__SUPPLIED DATA__.
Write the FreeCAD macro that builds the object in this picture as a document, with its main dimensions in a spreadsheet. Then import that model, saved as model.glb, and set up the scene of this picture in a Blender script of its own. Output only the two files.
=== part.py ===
...
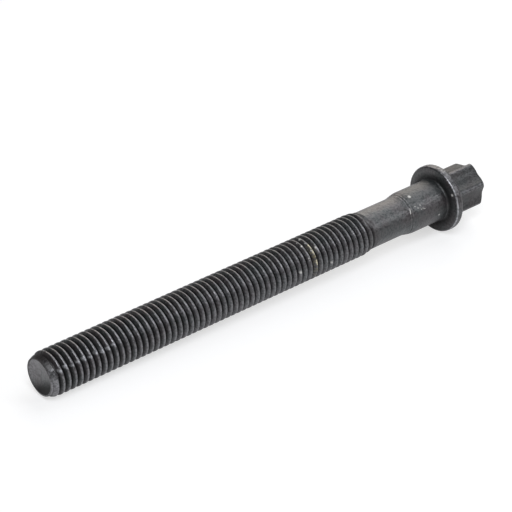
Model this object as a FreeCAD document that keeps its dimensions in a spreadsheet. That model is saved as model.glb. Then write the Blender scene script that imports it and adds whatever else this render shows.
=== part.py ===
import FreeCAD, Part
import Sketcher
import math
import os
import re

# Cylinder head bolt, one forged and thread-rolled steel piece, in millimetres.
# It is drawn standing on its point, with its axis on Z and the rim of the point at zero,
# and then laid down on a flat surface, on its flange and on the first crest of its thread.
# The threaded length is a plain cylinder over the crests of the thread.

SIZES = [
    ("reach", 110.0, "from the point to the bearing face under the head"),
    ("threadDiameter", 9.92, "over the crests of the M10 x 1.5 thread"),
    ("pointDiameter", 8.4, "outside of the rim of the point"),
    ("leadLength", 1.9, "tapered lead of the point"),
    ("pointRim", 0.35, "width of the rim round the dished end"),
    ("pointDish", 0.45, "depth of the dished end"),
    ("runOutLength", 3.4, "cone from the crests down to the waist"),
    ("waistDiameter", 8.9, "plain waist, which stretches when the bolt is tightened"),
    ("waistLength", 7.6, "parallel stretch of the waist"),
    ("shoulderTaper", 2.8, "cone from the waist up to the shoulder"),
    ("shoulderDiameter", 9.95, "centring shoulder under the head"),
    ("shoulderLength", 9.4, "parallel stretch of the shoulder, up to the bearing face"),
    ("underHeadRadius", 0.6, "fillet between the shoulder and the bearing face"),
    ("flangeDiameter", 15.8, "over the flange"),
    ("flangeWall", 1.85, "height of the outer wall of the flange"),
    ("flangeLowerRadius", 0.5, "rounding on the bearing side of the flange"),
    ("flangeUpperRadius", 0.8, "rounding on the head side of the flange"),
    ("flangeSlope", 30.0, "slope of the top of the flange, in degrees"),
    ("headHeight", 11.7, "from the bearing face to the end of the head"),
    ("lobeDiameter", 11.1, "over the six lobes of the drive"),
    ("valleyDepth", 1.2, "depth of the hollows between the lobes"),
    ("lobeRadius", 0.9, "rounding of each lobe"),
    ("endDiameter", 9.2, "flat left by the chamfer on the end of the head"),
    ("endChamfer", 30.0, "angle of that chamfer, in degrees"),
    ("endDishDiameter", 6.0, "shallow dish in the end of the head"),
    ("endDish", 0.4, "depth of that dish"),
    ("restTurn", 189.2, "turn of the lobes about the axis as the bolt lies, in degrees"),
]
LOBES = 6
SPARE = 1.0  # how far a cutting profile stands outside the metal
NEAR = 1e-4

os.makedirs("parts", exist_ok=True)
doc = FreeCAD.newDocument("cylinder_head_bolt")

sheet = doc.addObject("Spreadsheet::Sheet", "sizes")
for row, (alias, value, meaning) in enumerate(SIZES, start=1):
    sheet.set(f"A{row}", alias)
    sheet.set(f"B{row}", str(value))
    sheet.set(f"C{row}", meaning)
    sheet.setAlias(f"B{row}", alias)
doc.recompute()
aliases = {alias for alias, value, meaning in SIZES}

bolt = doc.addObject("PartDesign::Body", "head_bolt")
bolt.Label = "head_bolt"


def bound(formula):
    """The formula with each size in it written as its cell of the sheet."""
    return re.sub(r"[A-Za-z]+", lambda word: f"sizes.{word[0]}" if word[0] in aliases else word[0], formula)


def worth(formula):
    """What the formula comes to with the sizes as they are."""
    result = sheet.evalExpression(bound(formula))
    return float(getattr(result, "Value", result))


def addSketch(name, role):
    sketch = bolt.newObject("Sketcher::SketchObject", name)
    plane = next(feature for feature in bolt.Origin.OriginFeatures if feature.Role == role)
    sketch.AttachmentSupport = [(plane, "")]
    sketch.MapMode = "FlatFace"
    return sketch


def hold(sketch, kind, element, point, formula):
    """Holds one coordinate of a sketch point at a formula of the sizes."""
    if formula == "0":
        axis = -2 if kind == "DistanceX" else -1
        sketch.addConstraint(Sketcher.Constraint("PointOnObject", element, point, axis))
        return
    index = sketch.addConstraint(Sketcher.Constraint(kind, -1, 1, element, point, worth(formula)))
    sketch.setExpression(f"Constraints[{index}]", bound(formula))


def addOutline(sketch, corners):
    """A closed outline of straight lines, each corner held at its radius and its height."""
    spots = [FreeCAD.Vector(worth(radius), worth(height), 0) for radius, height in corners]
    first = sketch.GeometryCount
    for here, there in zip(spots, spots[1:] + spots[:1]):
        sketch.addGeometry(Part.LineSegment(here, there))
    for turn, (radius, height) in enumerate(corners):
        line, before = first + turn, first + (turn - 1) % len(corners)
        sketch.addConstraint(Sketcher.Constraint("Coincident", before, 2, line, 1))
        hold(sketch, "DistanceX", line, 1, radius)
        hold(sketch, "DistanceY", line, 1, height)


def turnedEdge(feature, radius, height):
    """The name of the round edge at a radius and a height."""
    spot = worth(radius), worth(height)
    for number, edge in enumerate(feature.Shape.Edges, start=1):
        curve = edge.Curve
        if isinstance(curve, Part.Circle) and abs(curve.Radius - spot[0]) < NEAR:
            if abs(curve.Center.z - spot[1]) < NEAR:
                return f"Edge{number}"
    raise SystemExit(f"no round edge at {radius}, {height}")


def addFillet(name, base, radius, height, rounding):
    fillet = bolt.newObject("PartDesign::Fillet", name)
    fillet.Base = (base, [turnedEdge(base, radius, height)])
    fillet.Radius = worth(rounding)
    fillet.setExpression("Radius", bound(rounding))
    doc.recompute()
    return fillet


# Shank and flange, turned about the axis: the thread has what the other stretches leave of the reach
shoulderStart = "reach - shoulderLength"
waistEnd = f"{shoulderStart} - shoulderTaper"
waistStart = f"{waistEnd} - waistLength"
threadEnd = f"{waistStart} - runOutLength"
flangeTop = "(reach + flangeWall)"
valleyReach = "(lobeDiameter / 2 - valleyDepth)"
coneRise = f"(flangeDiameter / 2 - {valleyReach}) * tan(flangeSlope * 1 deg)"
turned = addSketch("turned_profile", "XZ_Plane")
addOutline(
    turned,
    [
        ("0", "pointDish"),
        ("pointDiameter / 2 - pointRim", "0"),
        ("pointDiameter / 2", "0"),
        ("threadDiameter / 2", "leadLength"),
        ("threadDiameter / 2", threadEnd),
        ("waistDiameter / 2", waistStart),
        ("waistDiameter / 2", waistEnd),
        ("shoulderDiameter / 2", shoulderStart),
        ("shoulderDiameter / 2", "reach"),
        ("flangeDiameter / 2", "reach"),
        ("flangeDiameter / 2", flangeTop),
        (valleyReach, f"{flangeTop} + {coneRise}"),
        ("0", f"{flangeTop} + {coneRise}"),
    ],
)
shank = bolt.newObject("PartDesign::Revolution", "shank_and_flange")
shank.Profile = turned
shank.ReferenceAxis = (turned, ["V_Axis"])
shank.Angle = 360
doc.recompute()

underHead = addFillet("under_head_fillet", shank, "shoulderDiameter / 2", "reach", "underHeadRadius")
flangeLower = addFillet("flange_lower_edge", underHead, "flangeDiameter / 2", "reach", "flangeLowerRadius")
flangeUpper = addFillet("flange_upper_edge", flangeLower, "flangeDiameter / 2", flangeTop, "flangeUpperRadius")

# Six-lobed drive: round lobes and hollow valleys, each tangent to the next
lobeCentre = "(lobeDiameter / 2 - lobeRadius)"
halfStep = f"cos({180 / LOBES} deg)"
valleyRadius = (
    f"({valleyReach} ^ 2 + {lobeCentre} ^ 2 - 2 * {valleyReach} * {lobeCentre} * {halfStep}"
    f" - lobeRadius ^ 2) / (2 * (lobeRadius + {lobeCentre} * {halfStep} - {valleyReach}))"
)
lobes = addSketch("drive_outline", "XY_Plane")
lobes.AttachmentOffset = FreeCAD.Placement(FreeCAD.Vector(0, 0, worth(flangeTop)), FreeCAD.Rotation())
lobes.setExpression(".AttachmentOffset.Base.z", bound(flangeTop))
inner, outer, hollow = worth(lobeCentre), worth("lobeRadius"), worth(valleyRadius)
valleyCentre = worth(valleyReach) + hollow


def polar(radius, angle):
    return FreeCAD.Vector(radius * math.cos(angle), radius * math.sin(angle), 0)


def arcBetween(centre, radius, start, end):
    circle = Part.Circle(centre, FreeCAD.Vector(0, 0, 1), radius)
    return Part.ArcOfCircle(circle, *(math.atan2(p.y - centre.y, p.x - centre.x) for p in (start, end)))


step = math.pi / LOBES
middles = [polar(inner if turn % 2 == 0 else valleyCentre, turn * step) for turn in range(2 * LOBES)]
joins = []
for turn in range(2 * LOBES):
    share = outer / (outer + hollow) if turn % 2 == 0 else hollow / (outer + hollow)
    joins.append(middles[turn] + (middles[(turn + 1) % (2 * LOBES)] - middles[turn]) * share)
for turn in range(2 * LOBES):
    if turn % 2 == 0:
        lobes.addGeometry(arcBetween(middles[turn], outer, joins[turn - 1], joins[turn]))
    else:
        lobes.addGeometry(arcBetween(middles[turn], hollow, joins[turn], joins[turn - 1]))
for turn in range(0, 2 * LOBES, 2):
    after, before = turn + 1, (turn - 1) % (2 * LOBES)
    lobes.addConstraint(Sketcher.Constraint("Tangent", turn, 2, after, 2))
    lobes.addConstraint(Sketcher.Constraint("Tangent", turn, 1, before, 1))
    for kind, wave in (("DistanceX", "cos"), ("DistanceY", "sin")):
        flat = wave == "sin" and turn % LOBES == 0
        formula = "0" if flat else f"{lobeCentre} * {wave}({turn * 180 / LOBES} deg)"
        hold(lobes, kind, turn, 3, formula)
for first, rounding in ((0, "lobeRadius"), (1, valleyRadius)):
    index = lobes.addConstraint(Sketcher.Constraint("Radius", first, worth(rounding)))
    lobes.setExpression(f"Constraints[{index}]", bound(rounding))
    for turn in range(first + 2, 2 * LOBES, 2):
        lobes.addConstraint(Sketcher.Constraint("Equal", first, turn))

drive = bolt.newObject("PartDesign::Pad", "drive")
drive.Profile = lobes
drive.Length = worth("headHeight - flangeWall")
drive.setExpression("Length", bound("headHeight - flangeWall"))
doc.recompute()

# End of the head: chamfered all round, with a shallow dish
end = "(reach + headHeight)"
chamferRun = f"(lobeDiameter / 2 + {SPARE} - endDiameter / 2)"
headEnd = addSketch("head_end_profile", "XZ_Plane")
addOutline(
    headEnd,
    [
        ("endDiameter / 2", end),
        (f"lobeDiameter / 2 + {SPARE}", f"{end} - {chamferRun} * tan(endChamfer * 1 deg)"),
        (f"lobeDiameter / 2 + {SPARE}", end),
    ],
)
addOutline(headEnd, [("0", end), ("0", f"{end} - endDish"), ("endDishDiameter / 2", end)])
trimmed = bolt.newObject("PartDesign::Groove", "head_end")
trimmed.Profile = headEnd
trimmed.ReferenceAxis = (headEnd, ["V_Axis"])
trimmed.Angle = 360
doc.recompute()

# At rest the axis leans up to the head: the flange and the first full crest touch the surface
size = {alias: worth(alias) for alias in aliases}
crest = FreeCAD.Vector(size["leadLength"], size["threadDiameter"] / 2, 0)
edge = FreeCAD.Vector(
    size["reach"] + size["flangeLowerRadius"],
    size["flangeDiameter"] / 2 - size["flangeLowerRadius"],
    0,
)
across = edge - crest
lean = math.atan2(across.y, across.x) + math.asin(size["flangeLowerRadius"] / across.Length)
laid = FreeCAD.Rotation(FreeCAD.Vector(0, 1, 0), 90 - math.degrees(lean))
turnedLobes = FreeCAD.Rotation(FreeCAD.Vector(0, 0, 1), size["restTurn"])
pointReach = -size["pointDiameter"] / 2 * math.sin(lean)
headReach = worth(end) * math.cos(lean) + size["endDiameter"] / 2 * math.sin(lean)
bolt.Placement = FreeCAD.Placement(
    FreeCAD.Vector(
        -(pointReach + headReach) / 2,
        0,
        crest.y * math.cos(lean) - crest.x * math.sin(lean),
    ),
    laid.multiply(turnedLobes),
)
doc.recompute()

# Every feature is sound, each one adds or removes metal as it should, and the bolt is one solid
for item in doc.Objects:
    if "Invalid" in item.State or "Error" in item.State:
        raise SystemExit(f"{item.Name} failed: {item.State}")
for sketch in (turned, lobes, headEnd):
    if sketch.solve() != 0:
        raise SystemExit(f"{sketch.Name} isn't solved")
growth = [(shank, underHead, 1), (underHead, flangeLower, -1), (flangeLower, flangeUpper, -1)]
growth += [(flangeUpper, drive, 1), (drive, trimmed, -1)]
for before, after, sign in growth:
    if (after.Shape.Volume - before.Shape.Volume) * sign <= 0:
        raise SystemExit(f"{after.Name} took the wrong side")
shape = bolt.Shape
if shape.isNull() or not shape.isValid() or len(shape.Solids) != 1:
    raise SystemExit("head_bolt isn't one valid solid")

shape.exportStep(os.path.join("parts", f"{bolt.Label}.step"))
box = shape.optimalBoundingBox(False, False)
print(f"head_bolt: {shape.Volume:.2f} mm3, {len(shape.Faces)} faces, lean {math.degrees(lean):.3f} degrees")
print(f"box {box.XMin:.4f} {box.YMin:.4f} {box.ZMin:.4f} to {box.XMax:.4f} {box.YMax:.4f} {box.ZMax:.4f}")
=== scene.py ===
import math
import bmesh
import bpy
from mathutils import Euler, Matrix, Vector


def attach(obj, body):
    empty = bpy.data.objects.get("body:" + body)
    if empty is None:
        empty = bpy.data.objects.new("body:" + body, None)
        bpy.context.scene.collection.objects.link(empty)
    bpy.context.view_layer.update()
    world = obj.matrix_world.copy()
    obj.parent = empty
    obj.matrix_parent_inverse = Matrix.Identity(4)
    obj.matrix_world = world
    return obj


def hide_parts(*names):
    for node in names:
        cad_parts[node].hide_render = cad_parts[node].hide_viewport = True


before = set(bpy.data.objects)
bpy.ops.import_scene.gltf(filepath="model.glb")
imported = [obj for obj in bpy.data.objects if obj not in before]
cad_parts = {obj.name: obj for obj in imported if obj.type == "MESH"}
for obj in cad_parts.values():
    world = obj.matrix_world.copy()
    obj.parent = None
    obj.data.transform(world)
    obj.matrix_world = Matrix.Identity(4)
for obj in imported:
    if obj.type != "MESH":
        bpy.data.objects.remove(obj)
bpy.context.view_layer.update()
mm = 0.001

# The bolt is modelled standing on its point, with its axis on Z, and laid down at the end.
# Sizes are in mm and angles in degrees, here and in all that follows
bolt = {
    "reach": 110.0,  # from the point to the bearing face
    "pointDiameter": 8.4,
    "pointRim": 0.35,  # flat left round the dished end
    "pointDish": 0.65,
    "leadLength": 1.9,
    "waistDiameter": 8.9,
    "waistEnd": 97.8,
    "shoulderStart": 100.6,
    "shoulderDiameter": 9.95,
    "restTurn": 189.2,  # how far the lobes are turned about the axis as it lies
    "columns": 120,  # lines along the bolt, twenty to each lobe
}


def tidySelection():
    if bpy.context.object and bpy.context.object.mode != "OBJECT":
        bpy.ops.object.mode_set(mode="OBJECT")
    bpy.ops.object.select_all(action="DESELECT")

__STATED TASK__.
Your task is to repeat the lines from the one containing "box = shape.optimalBoundingBox(False, False)" to the one containing "bpy.data.objects.remove(obj)", both lines included. Leave out every other line.

__REPLY TO THE TASK__.
box = shape.optimalBoundingBox(False, False)
print(f"head_bolt: {shape.Volume:.2f} mm3, {len(shape.Faces)} faces, lean {math.degrees(lean):.3f} degrees")
print(f"box {box.XMin:.4f} {box.YMin:.4f} {box.ZMin:.4f} to {box.XMax:.4f} {box.YMax:.4f} {box.ZMax:.4f}")
=== scene.py ===
import math
import bmesh
import bpy
from mathutils import Euler, Matrix, Vector


def attach(obj, body):
    empty = bpy.data.objects.get("body:" + body)
    if empty is None:
        empty = bpy.data.objects.new("body:" + body, None)
        bpy.context.scene.collection.objects.link(empty)
    bpy.context.view_layer.update()
    world = obj.matrix_world.copy()
    obj.parent = empty
    obj.matrix_parent_inverse = Matrix.Identity(4)
    obj.matrix_world = world
    return obj


def hide_parts(*names):
    for node in names:
        cad_parts[node].hide_render = cad_parts[node].hide_viewport = True


before = set(bpy.data.objects)
bpy.ops.import_scene.gltf(filepath="model.glb")
imported = [obj for obj in bpy.data.objects if obj not in before]
cad_parts = {obj.name: obj for obj in imported if obj.type == "MESH"}
for obj in cad_parts.values():
    world = obj.matrix_world.copy()
    obj.parent = None
    obj.data.transform(world)
    obj.matrix_world = Matrix.Identity(4)
for obj in imported:
    if obj.type != "MESH":
        bpy.data.objects.remove(obj)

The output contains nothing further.